The parse tree is very simple. When we perform a shift, we create a new 'state' and push it onto the parse stack. When we perform a reduce, we pop the number of states that are required and put them into a list. We then create a new state, add those states as its children and then push it back into the parse stack. Bam, simple as that. There's one mention of it in the Compiler in C.

Simple error recovery is basically massaging the parse stack ok nce again. If we reach invalid input, we pop a state from the stack and try the input again. We do this until we run out of states. If we do, we through away that input and then reset our stack to this before hand. Very neat stuff with great results.

-- < fifteen minutes past> --

Someone broke the build.

@*#($&!!

-- < two minutes past > --

Ian ran a function I believe that had some archaic code left by Dim that referenced str. You can view this on changeset #138.

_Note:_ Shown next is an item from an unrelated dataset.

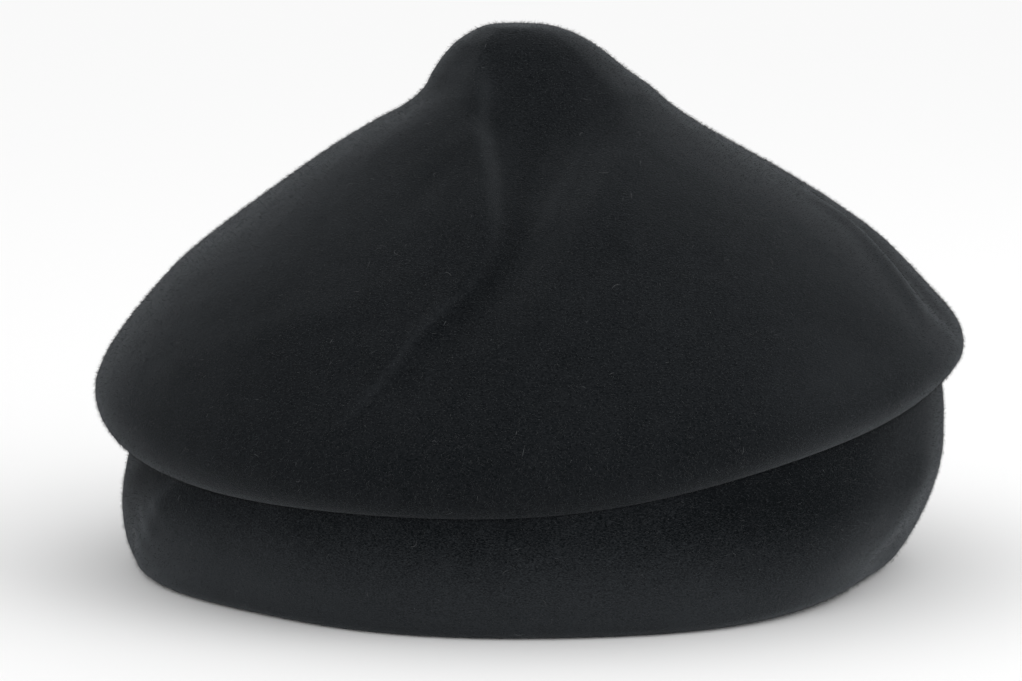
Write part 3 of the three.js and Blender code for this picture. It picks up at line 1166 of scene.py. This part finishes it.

Anyways, Ian has been going through the grammar bit by bit perfecting it. We're hitting a trade-off area. Ian has been doing research for a good form of error recovery on suffix grammars. This allows us to parse in reverse order to find a proper match on the suffix. It's a lot better this way because then we can ignore an error and continue parsing on the suffix. The problem is that this is based on using the SLR tool for our grammars. Ian just ran into a portion in our grammar that requires using LALR grammars to sort it out. We could use the ILALR tool but then we can no longer find an easy way to perform our little fix.

Executive decision? We're going with LALR.


Devjavu Feature:

If you type #33 in a log for SVN. When you go to view it in Devjavu, it will directly link you to the bug list. Nifty!